### To be done
Could you write out the opening lines of the data, word for word, stopping after the line that contains "return turned(*outline)"?

===== Given data

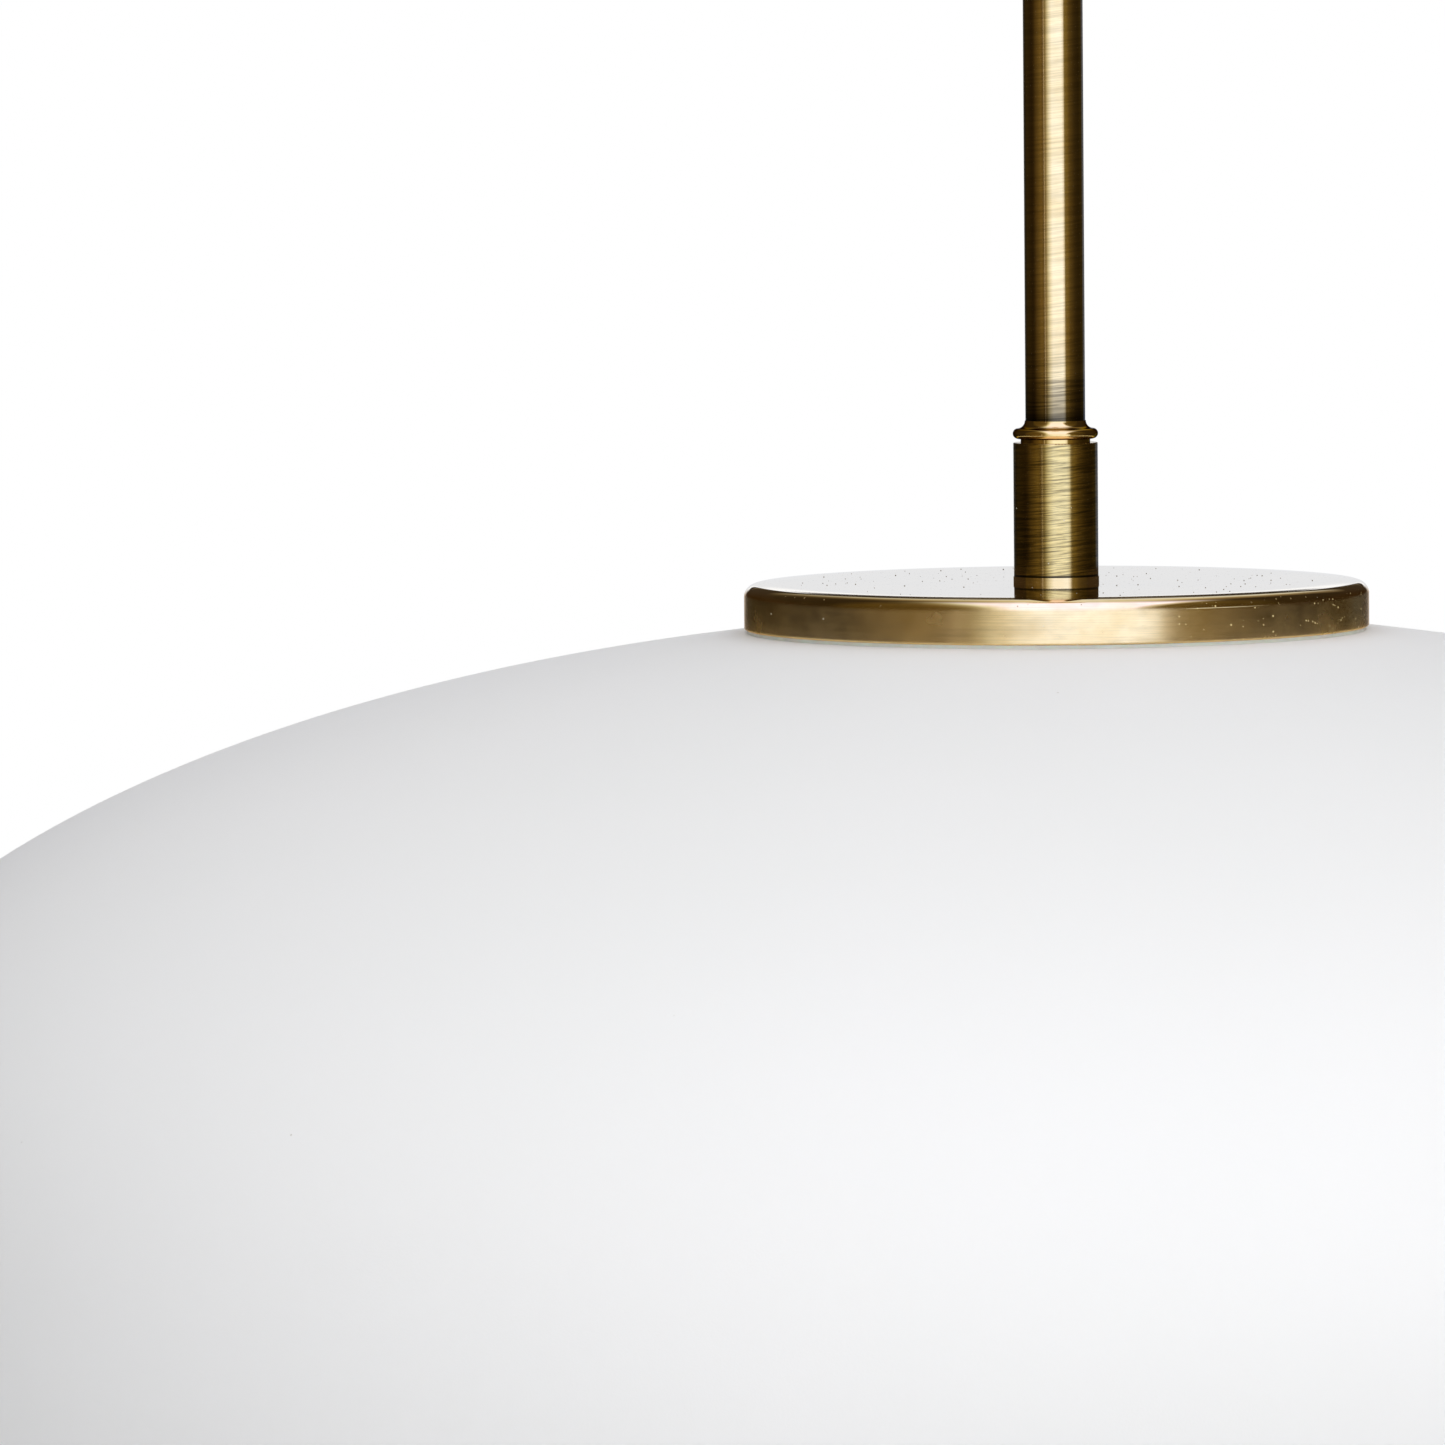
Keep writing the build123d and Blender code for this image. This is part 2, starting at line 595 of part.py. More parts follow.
def holder_core(side):
    """Insulated core from the stripped sheath to its terminal on the porcelain."""
    top, foot = cap_level(STRIPPED_DEPTH), cap_level(HOLDER_SPLIT + 2.5)
    start_x, end_x, first, last = side * CORE_SIDE, side * CORE_END, 2.5, 5.0
    path = FilletPolyline(
        (start_x, 0, top), (start_x, 0, top - first), (end_x, 0, foot + last),
        (end_x, 0, foot), radius=HOLDER_BEND_R,
    )
    return sweep(Plane(path @ 0, z_dir=path % 0) * Circle(CORE_R), path)


# ---------------------------------------------------------------- shade
def glass_shade():
    """Blown opal glass, a closed ellipsoid with one ground hole at the top."""
    profile = Ellipse(SHADE_A, SHADE_B) - Ellipse(SHADE_A - GLASS_T, SHADE_B - GLASS_T)
    profile &= Pos(SHADE_A, 0) * Rectangle(2 * SHADE_A, 4 * SHADE_B)
    seat = cap_level(NECK_SEAT) - SHADE_Z
    ground = Rectangle(2 * GROUND_SEAT_R, SHADE_B, align=(Align.CENTER, Align.MIN))
    profile -= Pos(0, seat) * ground
    profile -= Pos(0, SHADE_B) * Rectangle(2 * NECK_HOLE_R, SHADE_B)
    return revolve(Plane.XZ * Pos(0, SHADE_Z) * profile, Axis.Z)


def neck_ring():
    """Aluminium ring bonded into the glass's hole, with the thread for the cap."""
    top, seat = cap_level(NECK_RING_TOP), cap_level(NECK_SEAT)
    foot = seat - NECK_RING_DEPTH
    sleeve = NECK_HOLE_R - 0.3
    return turned(
        (NECK_RING_IN_R, foot), (sleeve, foot), (sleeve, seat),
        (NECK_RING_R, seat), (NECK_RING_R, top), (NECK_RING_IN_R, top),
    )


def shade_gasket():
    """White silicone seal between the cap's rim and the glass."""
    inner, outer = GASKET_R
    low, high = SHADE_Z, cap_level(CAP_H) - 0.02
    profile = Pos((inner + outer) / 2, (low + high) / 2) * Rectangle(outer - inner, high - low)
    profile -= Pos(0, SHADE_Z) * Ellipse(SHADE_A, SHADE_B)
    return revolve(Plane.XZ * profile, Axis.Z)


# ---------------------------------------------------------------- bulb
def bulb_screw_cap():
    """Nickel-plated E27 cap."""
    sheet, wave = 0.35, 0.6
    outline = wavy_wall(
        BULB_CAP_R - wave, BULB_CAP_R, cap_level(BULB_CAP_FOOT), cap_level(BULB_CAP_TOP), sheet
    )
    return turned(*outline)


def bulb_insulator():
    """Black glass cone between the screw cap and the tip."""
    top, foot = cap_level(BULB_TIP + BULB_TIP_H), cap_level(BULB_CAP_TOP)
    foot_r, top_r, step = 12.0, 5.2, 0.8
    return turned((0, foot), (foot_r, foot), (foot_r - 0.5, foot + step), (top_r, top), (0, top))


def bulb_tip():
    """Solder tip."""
    foot, top = cap_level(BULB_TIP + BULB_TIP_H), cap_level(BULB_TIP)
    r, edge = BULB_TIP_R, 0.3
    return turned((0, foot), (r, foot), (r - 2 * edge, top - edge), (r - 1.6, top), (0, top))


def bulb_housing():
    """White plastic cone that carries the LED board."""
    neck, waist = cap_level(BULB_CAP_FOOT), cap_level(BULB_WAIST)
    waist_r = math.sqrt(BULB_R**2 - (BULB_CENTRE - BULB_WAIST) ** 2)
    neck_r, collar_r, collar_foot, flank_r = BULB_CAP_R + 0.2, BULB_CAP_R + 0.6, neck - 4.0, 90.0
    lines = Polyline((0, neck), (neck_r, neck), (collar_r, collar_foot))
    lines += RadiusArc((collar_r, collar_foot), (waist_r, waist), flank_r)
    lines += Polyline((waist_r, waist), (0, waist), (0, neck))
    return turned_from(lines)


def bulb_envelope():
    """Frosted plastic dome."""
    waist, centre = cap_level(BULB_WAIST), cap_level(BULB_CENTRE)
    waist_r = math.sqrt(BULB_R**2 - (waist - centre) ** 2)
    inner_r = BULB_R - BULB_SKIN
    inner_waist_r = math.sqrt(inner_r**2 - (waist - centre) ** 2)
    quarter = math.cos(math.radians(30))
    lines = ThreePointArc(
        (waist_r, waist), (BULB_R * quarter, centre - BULB_R / 2), (0, centre - BULB_R)
    )
    lines += Line((0, centre - BULB_R), (0, centre - inner_r))
    lines += ThreePointArc(
        (0, centre - inner_r), (inner_r * quarter, centre - inner_r / 2),
        (inner_waist_r, waist),
    )
    lines += Line((inner_waist_r, waist), (waist_r, waist))
    return turned_from(lines)


def bulb_led_board():
    """Round board with a ring of LEDs, under the housing."""
    top = cap_level(BULB_WAIST)
    board = rod(BOARD_R, top - BOARD_T, top)
    led = Pos(LED_CIRCLE_R, 0, top - BOARD_T - LED_SIZE[2]) * Box(*LED_SIZE, align=FROM_FOOT)
    for n in range(LEDS):
        board += Rot(0, 0, 360 / LEDS * n) * led
    return board


# ---------------------------------------------------------------- the whole light
def all_parts():
    live_x, neutral_x, core_y = -1.3, 1.3, -0.75
    return {
        "ceiling_bracket": ceiling_bracket(),
        "canopy": canopy(),
        "canopy_side_screws": canopy_side_screws(),
        "seat_ring": seat_ring(),
        "terminal_block": terminal_block(),
        "terminal_screws": terminal_screws(),
        "terminal_mount_screw": terminal_mount_screw(),
        "cord_grip": cord_grip(),
        "canopy_lead": canopy_lead(),
        "supply_core_live": supply_core(live_x, core_y, POLES_X[0]),
        "supply_core_neutral": supply_core(neutral_x, core_y, POLES_X[2]),
        "supply_core_earth": supply_core(0.0, 1.5, POLES_X[1]),
        "swivel_cup": swivel_cup(),
        "swivel_ball": swivel_ball(),
        "stem_rod": stem_rod(),
        "stem_lead": stem_lead(),
        "swivel_spindle": swivel_spindle(),
        "swivel_sleeve": swivel_sleeve(),
        "retaining_screw": retaining_screw(),
        "base_washer": base_washer(),
        "shade_cap": shade_cap(),
        "cap_thread_ring": cap_thread_ring(),
        "threaded_nipple": threaded_nipple(),
        "lock_washer": lock_washer(),
        "nipple_nut": nipple_nut(),
        "holder_dome": holder_dome(),
        "holder_body": holder_body(),
        "holder_insert": holder_insert(),
        "holder_screw_shell": holder_screw_shell(),
        "holder_centre_contact": holder_centre_contact(),
        "head_lead": head_lead(),
        "holder_core_live": holder_core(-1),
        "holder_core_neutral": holder_core(1),
        "glass_shade": glass_shade(),
        "neck_ring": neck_ring(),
        "shade_gasket": shade_gasket(),
        "bulb_screw_cap": bulb_screw_cap(),
        "bulb_insulator": bulb_insulator(),
        "bulb_tip": bulb_tip(),
        "bulb_housing": bulb_housing(),
        "bulb_led_board": bulb_led_board(),
        "bulb_envelope": bulb_envelope(),
    }


os.makedirs("parts", exist_ok=True)
for name, shape in all_parts().items():
    export_step(shape, f"parts/{name}.step")
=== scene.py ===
"""The looks of a pendant ceiling light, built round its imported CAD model. Metres, +Z up.

The light hangs in -Z from the origin, on the ceiling. The photograph looks along +Y.
"""

import json
import math
import random

import bmesh
import bpy
from mathutils import Matrix, Vector


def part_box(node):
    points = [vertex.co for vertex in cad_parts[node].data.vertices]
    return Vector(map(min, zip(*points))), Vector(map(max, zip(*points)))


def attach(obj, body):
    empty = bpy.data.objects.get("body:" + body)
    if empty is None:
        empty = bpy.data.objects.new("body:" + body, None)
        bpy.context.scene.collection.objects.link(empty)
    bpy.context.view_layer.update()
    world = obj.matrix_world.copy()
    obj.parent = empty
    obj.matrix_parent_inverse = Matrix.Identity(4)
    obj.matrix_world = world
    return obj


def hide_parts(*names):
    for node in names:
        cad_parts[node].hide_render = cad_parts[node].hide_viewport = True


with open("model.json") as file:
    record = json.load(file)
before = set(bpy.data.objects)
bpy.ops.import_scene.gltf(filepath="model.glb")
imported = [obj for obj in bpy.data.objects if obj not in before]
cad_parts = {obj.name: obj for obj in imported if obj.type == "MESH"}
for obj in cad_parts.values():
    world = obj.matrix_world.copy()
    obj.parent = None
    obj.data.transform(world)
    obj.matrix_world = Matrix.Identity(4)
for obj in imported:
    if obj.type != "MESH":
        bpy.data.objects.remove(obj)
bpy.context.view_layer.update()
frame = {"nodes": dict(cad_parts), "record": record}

MM = 0.001
NODES = frame["nodes"]


# ---------------------------------------------------------------- sizes, from the frame
def radius_of(node):
    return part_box(node)[1].x


def top_of(node):
    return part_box(node)[1].z


def foot_of(node):
    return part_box(node)[0].z


CAP_TOP = top_of("shade_cap")
CAP_FOOT = foot_of("shade_cap")
CAP_R = radius_of("shade_cap")
SHADE_R = radius_of("glass_shade")
SHADE_FOOT = foot_of("glass_shade")
SHADE_FLATNESS = 92.5 / 215.0
SHADE_HALF_HEIGHT = SHADE_R * SHADE_FLATNESS
SHADE_Z = SHADE_FOOT + SHADE_HALF_HEIGHT


# ---------------------------------------------------------------- meshes
def lathe(name, outline, segments):
    """Smooth mesh turned about Z from a closed outline of (radius, z)."""
    made = bmesh.new()
    rings = []
    for r, z in outline:
        ring = []
        for n in range(segments):
            angle = 2 * math.pi * n / segments
            ring.append(made.verts.new((r * math.cos(angle), r * math.sin(angle), z)))
        rings.append(ring)
    for n, ring in enumerate(rings):
        after = rings[(n + 1) % len(rings)]
        for m in range(segments):
            k = (m + 1) % segments
            made.faces.new((ring[m], ring[k], after[k], after[m]))
    return finished(name, made)


def finished(name, made):
    """Smooth object from a bmesh, with doubled points joined and faces turned outwards."""
    bmesh.ops.remove_doubles(made, verts=made.verts, dist=1e-7)
    bmesh.ops.recalc_face_normals(made, faces=made.faces)
    mesh = bpy.data.meshes.new(name)
    made.to_mesh(mesh)
    made.free()
    for polygon in mesh.polygons:
        polygon.use_smooth = True
    thing = bpy.data.objects.new(name, mesh)
    bpy.context.scene.collection.objects.link(thing)
    return thing


def place(piece, body, node, slot, look):
    """The piece stands for a CAD node, rides on its body and gets its material."""
    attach(piece, body)
    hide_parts(node)
    piece.data.materials.clear()
    piece.data.materials.append(look)
    return piece


# ---------------------------------------------------------------- shader building
class Look:
    """A procedural material, with short ways to add and join its nodes."""

    def __init__(self, name, **sockets):
        self.material = bpy.data.materials.new(name)
        self.material.use_nodes = True
        self.tree = self.material.node_tree
        self.surface = self.tree.nodes["Principled BSDF"]
        for socket, value in sockets.items():
            self.surface.inputs[socket.replace("_", " ")].default_value = value

    def add(self, kind, inputs=(), **settings):
        node = self.tree.nodes.new("ShaderNode" + kind)
        for key, value in settings.items():
            setattr(node, key, value)
        for key, value in dict(inputs).items():
            if isinstance(value, bpy.types.NodeSocket):
                self.tree.links.new(value, node.inputs[key])
            else:
                node.inputs[key].default_value = value
        return node

    def sum(self, operation, first, second=0.0):
        return self.add("Math", {0: first, 1: second}, operation=operation).outputs[0]

    def place_in_metres(self):
        return self.add("TexCoord").outputs["Object"]

    def stretched(self, across, along, slant=0.0):
        """Coordinates scaled by across in X and Y and by along in Z.

        Lines in them drop by slant for each unit of X.
        """
        parts = self.add("SeparateXYZ", {0: self.place_in_metres()})
        rise = self.sum("MULTIPLY", parts.outputs["X"], slant)
        level = self.sum("ADD", parts.outputs["Z"], rise)
        return self.add(
            "CombineXYZ",
            {
                "X": self.sum("MULTIPLY", parts.outputs["X"], across),
                "Y": self.sum("MULTIPLY", parts.outputs["Y"], across),
                "Z": self.sum("MULTIPLY", level, along),
            },
        ).outputs[0]

    def noise(self, vector, scale=1.0, detail=2.0, roughness=0.5, distortion=0.0):
        inputs = {
            "Vector": vector, "Scale": scale, "Detail": detail,
            "Roughness": roughness, "Distortion": distortion,
        }
        return self.add("TexNoise", inputs).outputs["Fac"]

    def ramp(self, value, *stops):
        """Value or colour that runs through (position, colour or grey) stops."""
        node = self.add("ValToRGB", {"Fac": value})
        band = node.color_ramp
        while len(band.elements) < len(stops):
            band.elements.new(0.5)
        for element, (position, colour) in zip(band.elements, stops):
            element.position = position
            element.color = (colour, colour, colour, 1) if isinstance(colour, float) else (*colour, 1)
        return node.outputs["Color"]

    def mix(self, factor, first, second, blend="MIX"):
        inputs = {"Fac": factor, "Color1": first, "Color2": second}
        return self.add("MixRGB", inputs, blend_type=blend).outputs["Color"]

    def specks(self, size, share, radius=0.32):
        """1 in small round specks about size apart, in that share of the places, and 0 elsewhere."""
        cells = self.add("TexVoronoi", {"Vector": self.place_in_metres(), "Scale": 1 / size})
        chance = self.add("SeparateColor", {"Color": cells.outputs["Color"]})
        chosen = self.sum("LESS_THAN", chance.outputs["Red"], share)
        wide = self.sum("MULTIPLY", chance.outputs["Green"], radius)
        near = self.sum("LESS_THAN", cells.outputs["Distance"], wide)
        return self.sum("MULTIPLY", chosen, near)

    def bump(self, height, distance):
        inputs = {"Height": height, "Distance": distance}
        self.join(self.add("Bump", inputs).outputs["Normal"], "Normal")

    def join(self, output, socket):
        self.tree.links.new(output, self.surface.inputs[socket])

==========

### Response
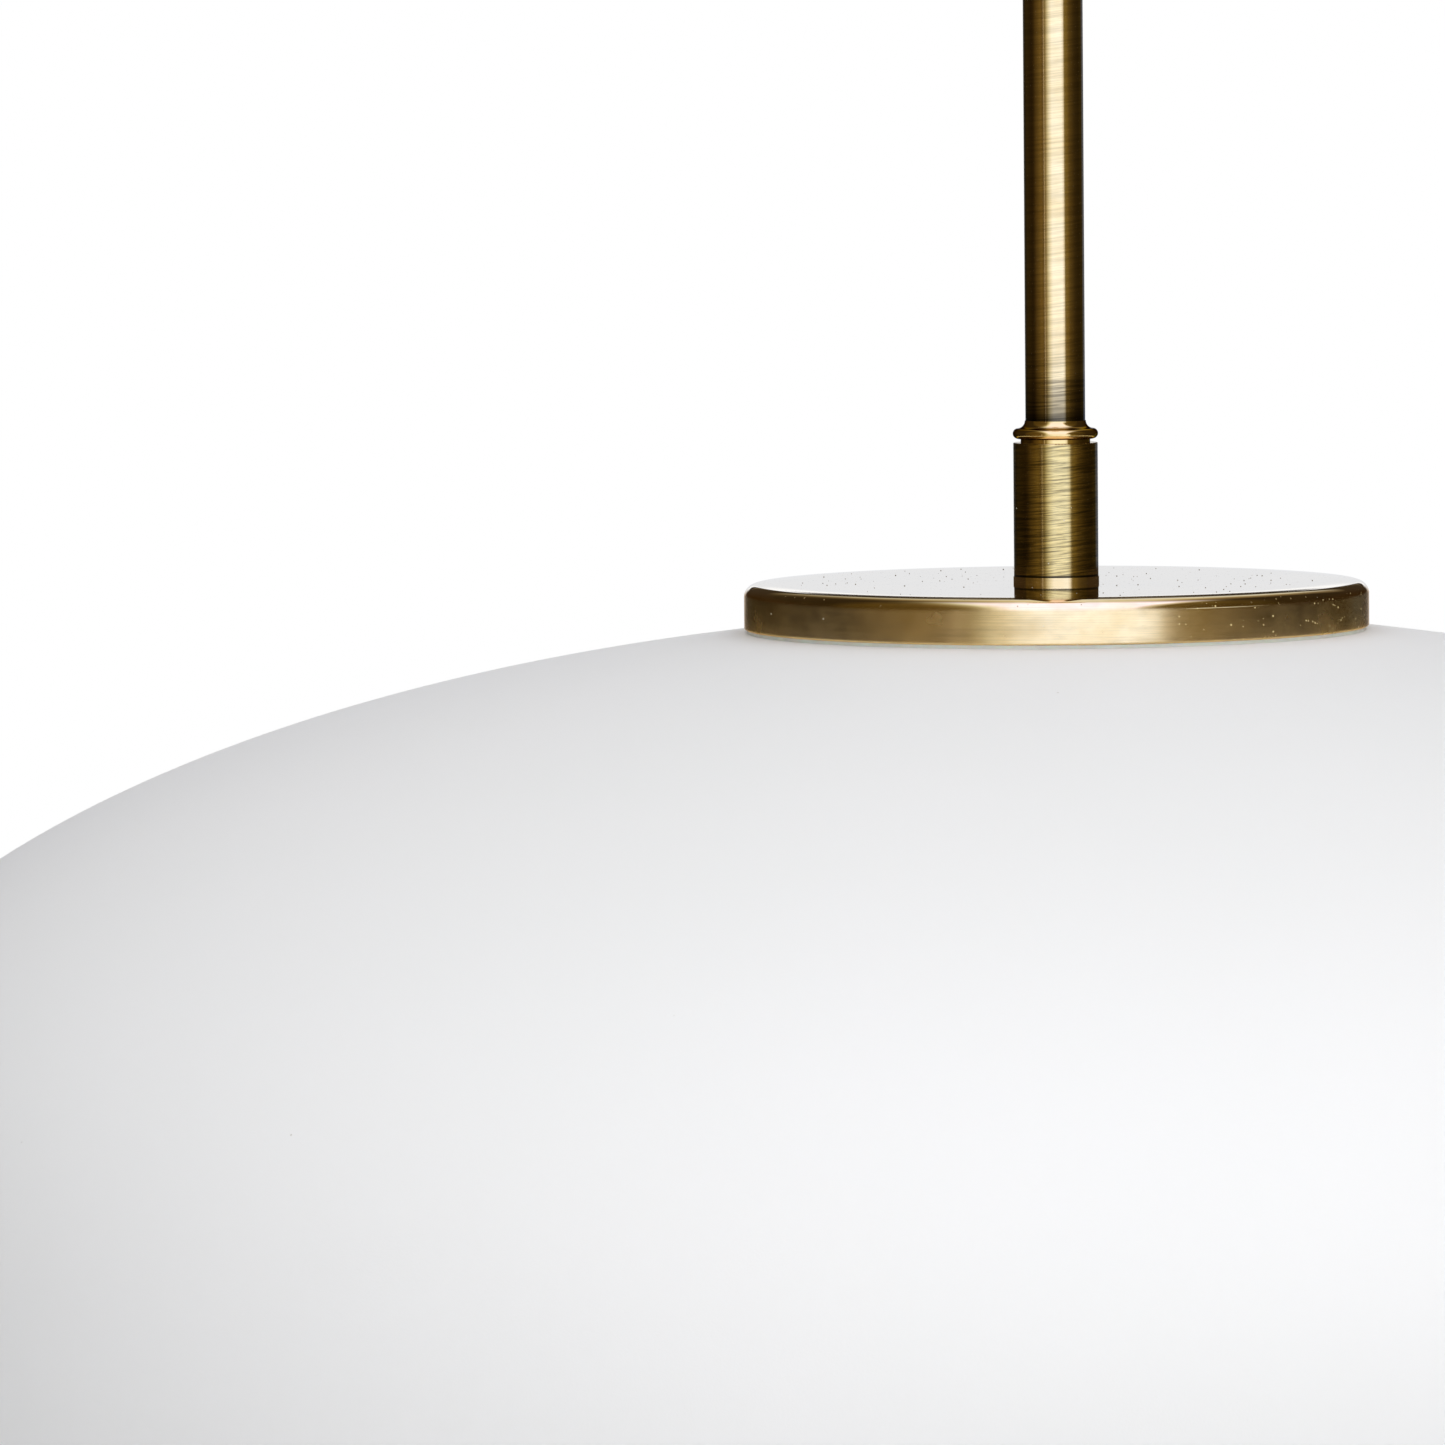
Keep writing the build123d and Blender code for this image. This is part 2, starting at line 595 of part.py. More parts follow.
def holder_core(side):
    """Insulated core from the stripped sheath to its terminal on the porcelain."""
    top, foot = cap_level(STRIPPED_DEPTH), cap_level(HOLDER_SPLIT + 2.5)
    start_x, end_x, first, last = side * CORE_SIDE, side * CORE_END, 2.5, 5.0
    path = FilletPolyline(
        (start_x, 0, top), (start_x, 0, top - first), (end_x, 0, foot + last),
        (end_x, 0, foot), radius=HOLDER_BEND_R,
    )
    return sweep(Plane(path @ 0, z_dir=path % 0) * Circle(CORE_R), path)


# ---------------------------------------------------------------- shade
def glass_shade():
    """Blown opal glass, a closed ellipsoid with one ground hole at the top."""
    profile = Ellipse(SHADE_A, SHADE_B) - Ellipse(SHADE_A - GLASS_T, SHADE_B - GLASS_T)
    profile &= Pos(SHADE_A, 0) * Rectangle(2 * SHADE_A, 4 * SHADE_B)
    seat = cap_level(NECK_SEAT) - SHADE_Z
    ground = Rectangle(2 * GROUND_SEAT_R, SHADE_B, align=(Align.CENTER, Align.MIN))
    profile -= Pos(0, seat) * ground
    profile -= Pos(0, SHADE_B) * Rectangle(2 * NECK_HOLE_R, SHADE_B)
    return revolve(Plane.XZ * Pos(0, SHADE_Z) * profile, Axis.Z)


def neck_ring():
    """Aluminium ring bonded into the glass's hole, with the thread for the cap."""
    top, seat = cap_level(NECK_RING_TOP), cap_level(NECK_SEAT)
    foot = seat - NECK_RING_DEPTH
    sleeve = NECK_HOLE_R - 0.3
    return turned(
        (NECK_RING_IN_R, foot), (sleeve, foot), (sleeve, seat),
        (NECK_RING_R, seat), (NECK_RING_R, top), (NECK_RING_IN_R, top),
    )


def shade_gasket():
    """White silicone seal between the cap's rim and the glass."""
    inner, outer = GASKET_R
    low, high = SHADE_Z, cap_level(CAP_H) - 0.02
    profile = Pos((inner + outer) / 2, (low + high) / 2) * Rectangle(outer - inner, high - low)
    profile -= Pos(0, SHADE_Z) * Ellipse(SHADE_A, SHADE_B)
    return revolve(Plane.XZ * profile, Axis.Z)


# ---------------------------------------------------------------- bulb
def bulb_screw_cap():
    """Nickel-plated E27 cap."""
    sheet, wave = 0.35, 0.6
    outline = wavy_wall(
        BULB_CAP_R - wave, BULB_CAP_R, cap_level(BULB_CAP_FOOT), cap_level(BULB_CAP_TOP), sheet
    )
    return turned(*outline)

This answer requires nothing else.